Only You Guys are Going on This Special Mission

It seems there was a time during the 90s and 00s when no ride could open without us, the guest, being thrust on some mission we didn’t know we were there for. On Dinosaur we were co-opted into rescuing some rosetta stone of a reptile, on Spider-Man thrust into reporting on a man with a levitation-fetish, unwilling science experiments on the Hulk, Alien Rescuers in ET, substituting for crash test dummies on Test Track. Or else we were tourists. Touring an old hotel, touring the galaxy, touring a movie studio, touring some institute, touring an ancient temple – no not of the Forbidden Eye, of Poseidon, touring touring touring. (For a list of exhaustive tropes, including these check out Passport to Dreams). The goal here is admirable. The landscape of themed entertainment was changing bringing with it a new breed of attraction where the audience isn’t just an audience anymore but an active participant in the story. 

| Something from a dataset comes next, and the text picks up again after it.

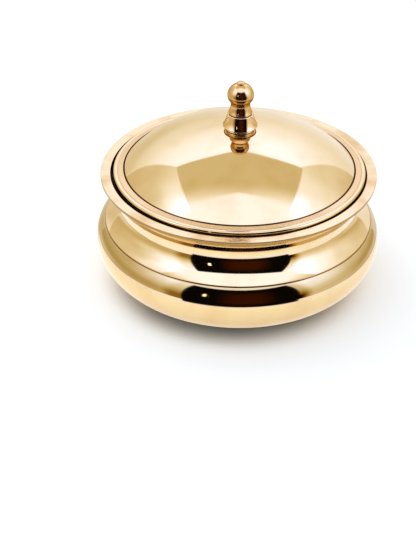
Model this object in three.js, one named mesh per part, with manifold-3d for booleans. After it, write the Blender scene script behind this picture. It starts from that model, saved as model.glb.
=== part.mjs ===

However there’s a problem with this and it centers around the concept of cognitive dissonance: when your mind has to hold two contradicting ideas as both true. When an experience asks you to role play, it asks you to put aside your own internal thoughts, feelings, and motivations, and substitute them with what it provides. Generally this doesn’t work out very well in any medium, but it’s particularly difficult in themed entertainment because your own internal thoughts, feelings, and experience are so central to the entire endeavor. Designers often made the mistake of telling stories about us instead of about the worlds we were in. And stories about ourselves that did not and could not mesh with the experiences they were providing.